Two former employees of Paraguay's ambassador to France say they were treated like dogs.

Now the pair, after filing a formal complaint, has decided to speak out seeking justice and reparations for their lost wages, “so this can end once and for all.” They hope to spare others the same experience, akin to living as a slave in the heart of a modern, progressive society.

In October 2008, Bogarin and Torres filed a complaint that eventually reached Paraguay’s Ministry of Foreign Affairs, the government body responsible for the country’s embassies abroad. The complaint described their treatment by the ambassador who employed them, Luis Fernando Avalos Gimenez, a career diplomat who previously held posts in Korea and Spain.

In repeated calls to the embassy, Elina Lopez Caballero, the first secretary, said the ambassador would not comment on the allegations, citing the fact that it was a “private matter.” Both Lopez and the Ministry in Paraguay confirmed that Avalos would be leaving his post in July and returning to Paraguay in a government reshuffle. The embassy, with Avalos at its helm, is presently under investigation in connection with “irregularities,” according to Fabian Silva, of the Foreign Affairs Ministry’s communication office.

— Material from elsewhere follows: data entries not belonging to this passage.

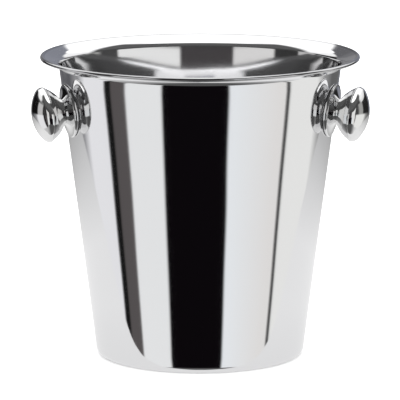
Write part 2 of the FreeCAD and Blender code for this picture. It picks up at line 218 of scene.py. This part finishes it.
def by_radius(tree, start, end, near, far):
    """A value that changes from near to far between two distances from the bucket's axis."""
    spot = add_node(tree, "ShaderNodeTexCoord")
    level = add_node(tree, "ShaderNodeMapping", vector_type="VECTOR")
    level.inputs["Scale"].default_value = (1, 1, 0)
    tree.links.new(spot.outputs["Object"], level.inputs["Vector"])
    radius = add_node(tree, "ShaderNodeVectorMath", operation="LENGTH")
    tree.links.new(level.outputs["Vector"], radius.inputs[0])
    change = add_node(tree, "ShaderNodeMapRange")
    settings = {"From Min": start, "From Max": end, "To Min": near, "To Max": far}
    for name, setting in settings.items():
        change.inputs[name].default_value = setting
    tree.links.new(radius.outputs["Value"], change.inputs["Value"])
    return change.outputs["Result"]


# The wall is a little wavy from drawing, and the lip is spun true. The bead, and the last strip of
# the lip beside it, are given painted shade: a greyer tone in the colour that stands in for the dark
# reflections along the rolled rim, so that the rim stands out from a white background.
BUCKET_COLOUR = (0.80, 0.80, 0.81)
BEAD_PAINTED_SHADE_COLOUR = (0.52, 0.52, 0.53)
WALL_WAVE_SIZE = 0.06
WALL_WAVE_DEPTH = 0.0003
WAVES_END_RADIUS = 0.0935
WAVES_FADE = 0.003
WAVES_LEFT = 0.1
PAINTED_SHADE_STRIP = 0.0009
PAINTED_SHADE_FADE = 0.0006
bucket_steel, wall_waves = polished_steel(
    "mirror_polished_bucket_steel", BUCKET_COLOUR, WALL_WAVE_SIZE, WALL_WAVE_DEPTH
)
tree = bucket_steel.node_tree
calm = by_radius(tree, WAVES_END_RADIUS - WAVES_FADE, WAVES_END_RADIUS, 1.0, WAVES_LEFT)
tree.links.new(calm, wall_waves.inputs["Strength"])
# Painted shade: a greyer strip over the bead and the lip beside it, in place of the rim's dark
# reflections.
painted_shade_start = MOUTH_RADIUS + LIP_WIDTH - 2 * BEAD_RADIUS - PAINTED_SHADE_STRIP
colour = tree.nodes["Principled BSDF"].inputs["Base Color"]
blend = add_node(tree, "ShaderNodeMixRGB")
blend.inputs["Color2"].default_value = (*BEAD_PAINTED_SHADE_COLOUR, 1.0)
painted_shade_mask = by_radius(tree, painted_shade_start, painted_shade_start + PAINTED_SHADE_FADE, 0.0, 1.0)
tree.links.new(painted_shade_mask, blend.inputs["Fac"])
tree.links.new(colour.links[0].from_socket, blend.inputs["Color1"])
tree.links.new(blend.outputs["Color"], colour)

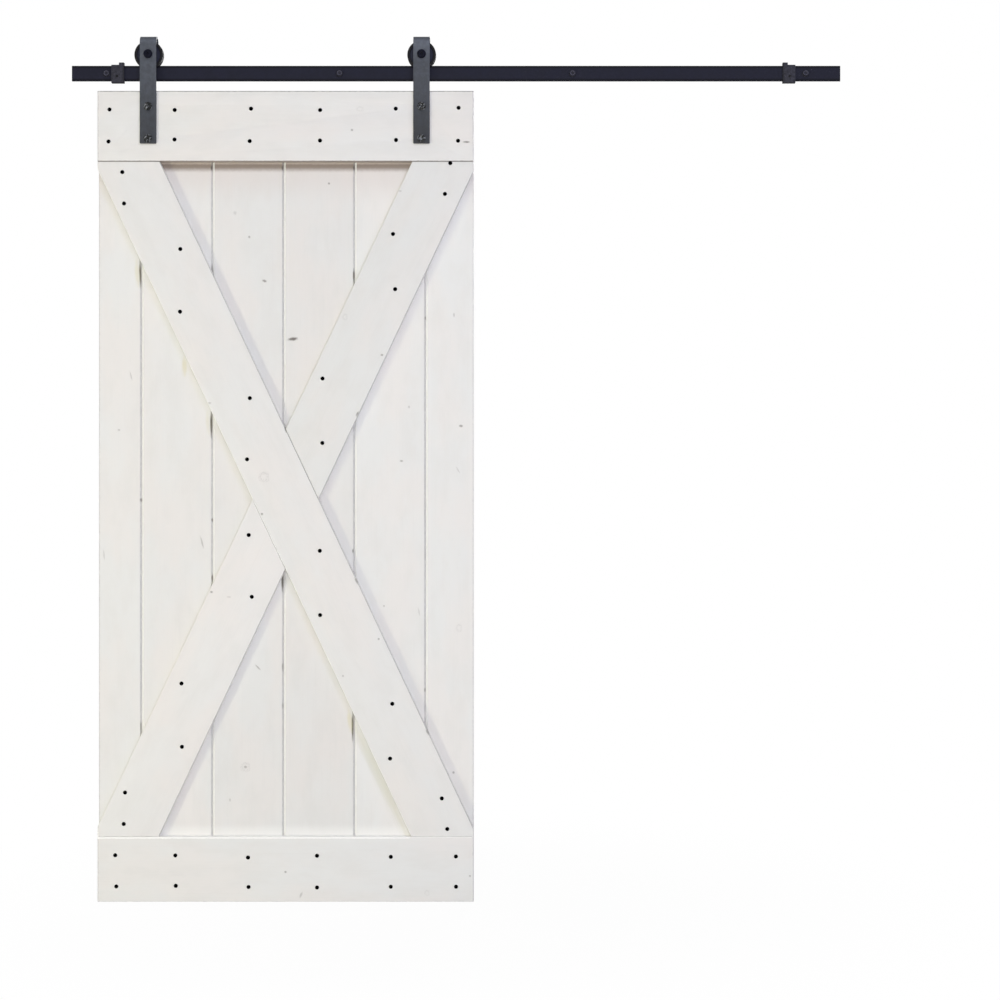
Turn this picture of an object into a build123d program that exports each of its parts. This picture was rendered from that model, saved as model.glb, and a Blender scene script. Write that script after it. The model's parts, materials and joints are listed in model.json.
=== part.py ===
from build123d import *
import os
from math import asin, atan2, cos, degrees, hypot, sqrt

# Sliding barn door that hangs from a flat wall rail on two strap hangers.
# Millimetres. +X runs along the rail, +Y goes into the wall and +Z is up.
# The origin is on the wall plane, in the middle of the rail's line of bolts.
# A depth is a distance out from the wall, so it lies at Y = -depth.

# Rail
rail_length = 2012.0
rail_height = 40.0
rail_thickness = 6.0
rail_edge_bevel = 0.8
rail_bolt_count = 4
rail_bolt_end_margin = 91.0
rail_hole_diameter = 9.0

# Flanged lag bolts and the wall spacers
wall_spacer_length = 30.0
wall_spacer_bore = 10.0
lag_shank_diameter = 7.0
lag_thread_diameter = 8.0
lag_thread_start = 0.4
lag_thread_end = 40.0
lag_head_across_flats = 13.0
lag_head_height = 5.3
lag_flange_thickness = 1.6

# End stops, clamped round the rail
stop_length = 33.0
stop_left_inset = 137.0
stop_right_inset = 151.0
stop_front_wall = 5.0
stop_back_wall = 2.5
stop_cap = 2.0
stop_foot = 5.5
stop_tab_length = 13.0
stop_tab_rise = 8.0
stop_slot_clearance = 0.15
stop_edge_bevel = 1.2
bumper_thickness = 3.0

# Wheels
wheel_diameter = 75.0
wheel_flange_height = 10.0
wheel_width = 20.0
wheel_groove_clearance = 1.0
wheel_rail_clearance = 0.3
wheel_dish_depth = 2.0
wheel_dish_diameter = 60.0
flange_pass_clearance = 0.8

# Sealed ball bearings in the wheels, with inner rings that reach both legs of the strap
bearing_outer_diameter = 32.0
bearing_bore = 12.0
bearing_width = 10.0
bearing_inner_land = 17.0
bearing_seat_clearance = 0.02
bearing_axle_clearance = 0.05
bearing_seal_clearance = 0.3

# Strap hangers
hanger_left_inset = 133.0
hanger_right_inset = 136.0
strap_width = 43.0
strap_thickness = 5.0
strap_side_gap = 4.0
strap_rim_clearance = 6.0
strap_on_door = 138.0
strap_back_drop = 18.0
strap_corner_bevel = 1.5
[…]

Silva said a total of 20 embassies were part of a routine audit resulting from a change of government. In April, Paraguay, a landlocked South American country of less than 7 million, elected Fernando Lugo as president and ended 61 years of continuous rule by the conservative Colorado party. Lugo, a former Roman Catholic bishop who has been embroiled in paternity scandals since taking office, set high on his priority list rooting out corruption and fighting economic and social inequality.

Silva said the employees' complaint has sparked an unusually intense investigation of the Paris embassy, which includes a look into the mismanagement of funds. “It is a very serious accusation that these employees have made,” he said.

U.S. Secretary of State Hillary Clinton spoke out against practices like those that landed Bogarin and Torres far from home and feeling “exploited.” “Modern slavery, a crime that spans the globe, providing ruthless employers with an endless supply of people to abuse for financial gain,” according to Clinton; the topic was the subject of a U.S. government report released in June.

“The Obama administration views the fight against human trafficking, both at home and abroad, as a critical part of our foreign policy agenda,” she said in her remarks. “With this report, we hope to shine the light brightly on the scope and scale of modern slavery so all governments can see where progress has been made and where more is needed.”